== Written task ==
The exercise asks for every line of the data to be reproduced exactly.

- - - -

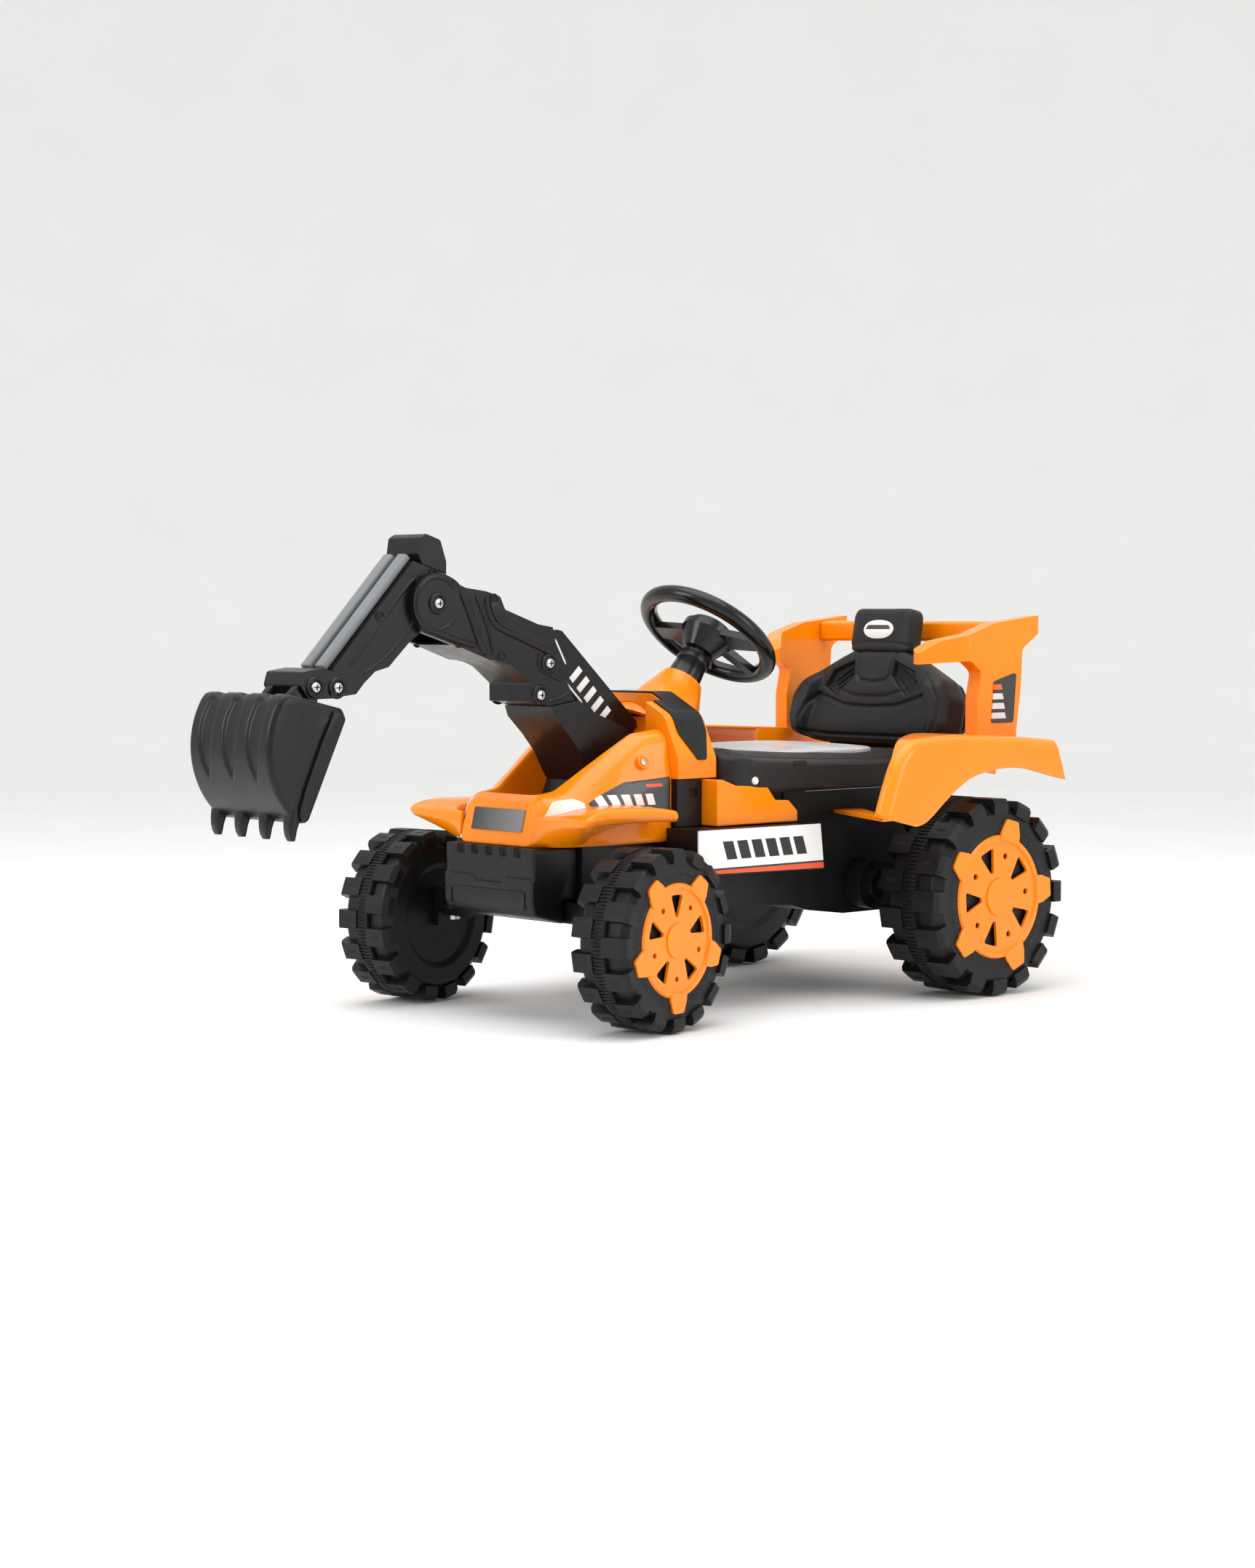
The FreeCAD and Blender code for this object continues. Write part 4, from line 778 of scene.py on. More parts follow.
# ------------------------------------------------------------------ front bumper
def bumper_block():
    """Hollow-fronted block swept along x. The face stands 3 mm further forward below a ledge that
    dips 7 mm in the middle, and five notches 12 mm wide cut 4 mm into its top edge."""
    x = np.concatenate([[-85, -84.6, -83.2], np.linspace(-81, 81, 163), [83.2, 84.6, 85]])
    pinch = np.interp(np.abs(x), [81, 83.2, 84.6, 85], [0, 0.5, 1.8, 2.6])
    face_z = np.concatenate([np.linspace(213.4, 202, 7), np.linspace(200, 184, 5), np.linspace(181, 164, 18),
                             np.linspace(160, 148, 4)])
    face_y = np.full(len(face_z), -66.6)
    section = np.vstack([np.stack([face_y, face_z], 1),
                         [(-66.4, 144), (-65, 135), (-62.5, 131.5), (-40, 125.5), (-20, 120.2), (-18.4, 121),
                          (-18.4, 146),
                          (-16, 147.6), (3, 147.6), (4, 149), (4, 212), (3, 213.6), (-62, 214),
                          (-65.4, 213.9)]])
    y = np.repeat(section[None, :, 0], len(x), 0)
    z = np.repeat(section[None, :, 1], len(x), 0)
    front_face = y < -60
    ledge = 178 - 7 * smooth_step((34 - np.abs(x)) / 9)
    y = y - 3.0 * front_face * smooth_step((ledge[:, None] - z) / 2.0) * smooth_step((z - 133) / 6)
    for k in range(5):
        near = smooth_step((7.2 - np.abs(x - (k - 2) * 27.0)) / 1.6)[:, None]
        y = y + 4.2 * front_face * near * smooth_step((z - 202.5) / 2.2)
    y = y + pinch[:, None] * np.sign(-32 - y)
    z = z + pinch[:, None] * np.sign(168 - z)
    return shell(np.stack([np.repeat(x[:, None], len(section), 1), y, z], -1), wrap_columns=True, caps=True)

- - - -

== Written solution ==
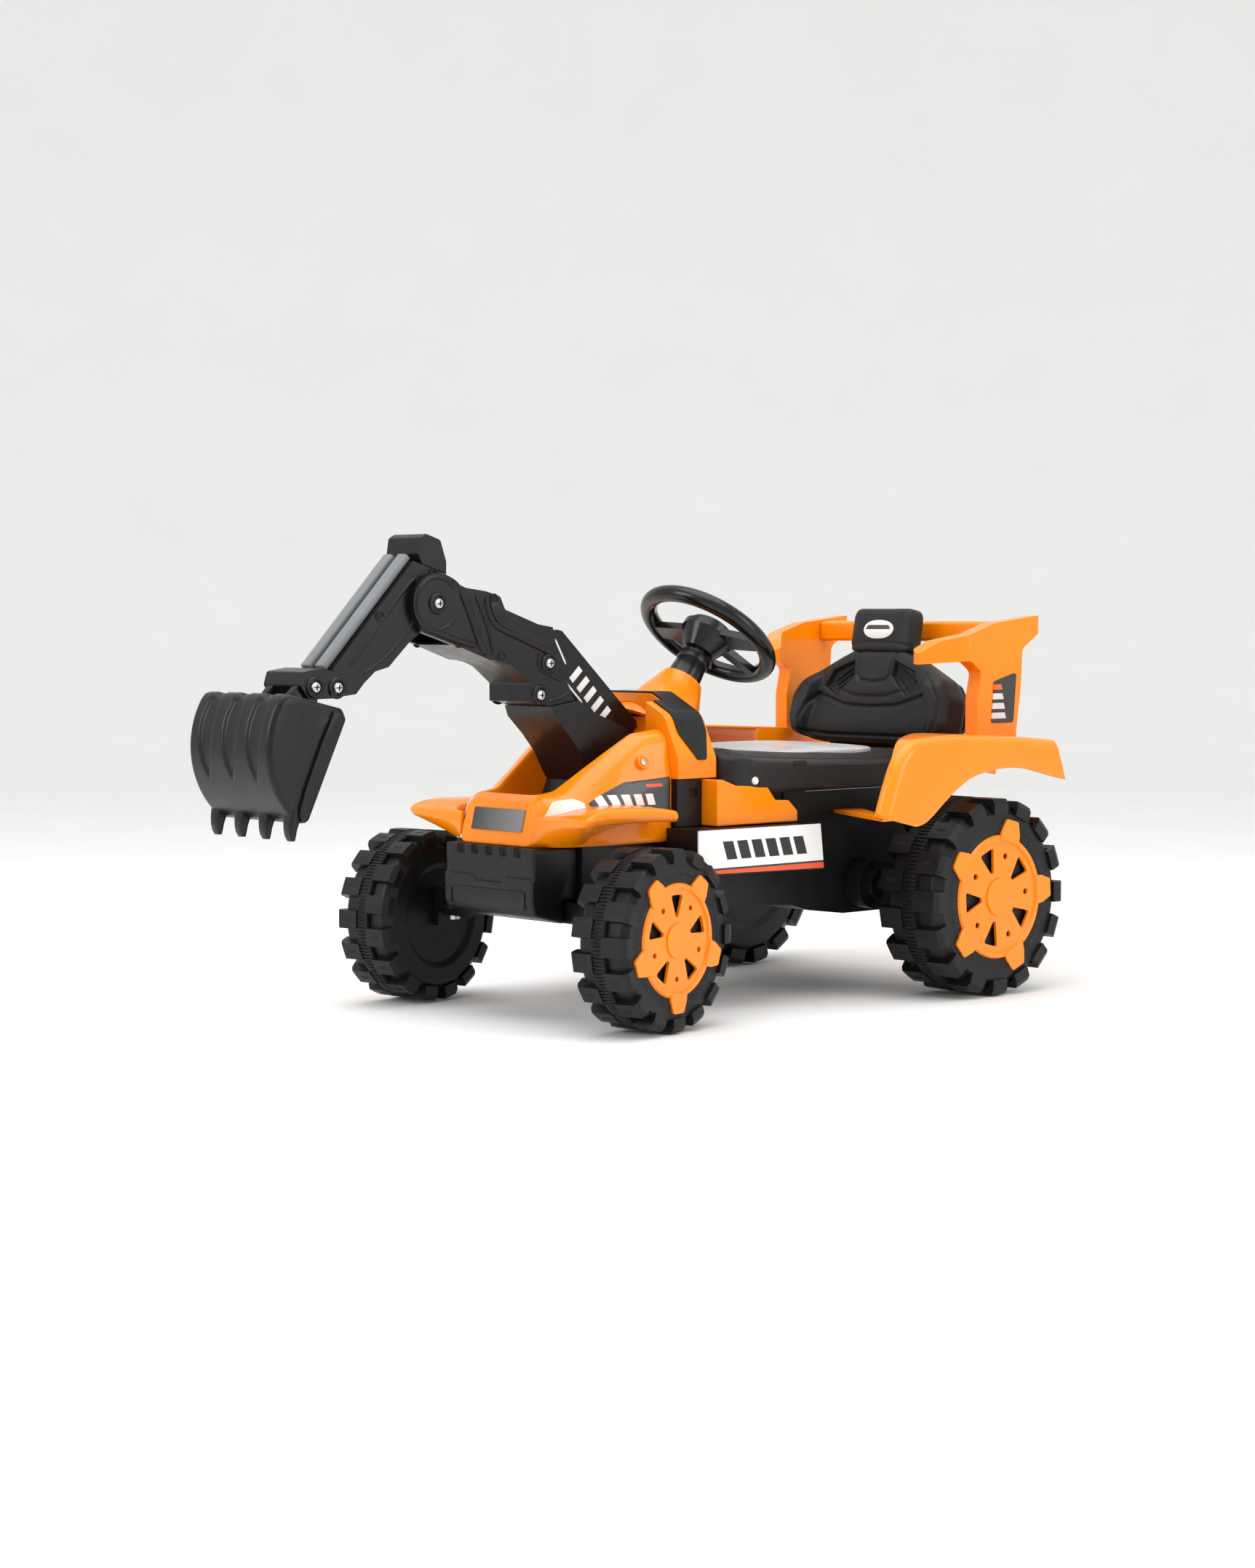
The FreeCAD and Blender code for this object continues. Write part 4, from line 778 of scene.py on. More parts follow.
# ------------------------------------------------------------------ front bumper
def bumper_block():
    """Hollow-fronted block swept along x. The face stands 3 mm further forward below a ledge that
    dips 7 mm in the middle, and five notches 12 mm wide cut 4 mm into its top edge."""
    x = np.concatenate([[-85, -84.6, -83.2], np.linspace(-81, 81, 163), [83.2, 84.6, 85]])
    pinch = np.interp(np.abs(x), [81, 83.2, 84.6, 85], [0, 0.5, 1.8, 2.6])
    face_z = np.concatenate([np.linspace(213.4, 202, 7), np.linspace(200, 184, 5), np.linspace(181, 164, 18),
                             np.linspace(160, 148, 4)])
    face_y = np.full(len(face_z), -66.6)
    section = np.vstack([np.stack([face_y, face_z], 1),
                         [(-66.4, 144), (-65, 135), (-62.5, 131.5), (-40, 125.5), (-20, 120.2), (-18.4, 121),
                          (-18.4, 146),
                          (-16, 147.6), (3, 147.6), (4, 149), (4, 212), (3, 213.6), (-62, 214),
                          (-65.4, 213.9)]])
    y = np.repeat(section[None, :, 0], len(x), 0)
    z = np.repeat(section[None, :, 1], len(x), 0)
    front_face = y < -60
    ledge = 178 - 7 * smooth_step((34 - np.abs(x)) / 9)
    y = y - 3.0 * front_face * smooth_step((ledge[:, None] - z) / 2.0) * smooth_step((z - 133) / 6)
    for k in range(5):
        near = smooth_step((7.2 - np.abs(x - (k - 2) * 27.0)) / 1.6)[:, None]
        y = y + 4.2 * front_face * near * smooth_step((z - 202.5) / 2.2)
    y = y + pinch[:, None] * np.sign(-32 - y)
    z = z + pinch[:, None] * np.sign(168 - z)
    return shell(np.stack([np.repeat(x[:, None], len(section), 1), y, z], -1), wrap_columns=True, caps=True)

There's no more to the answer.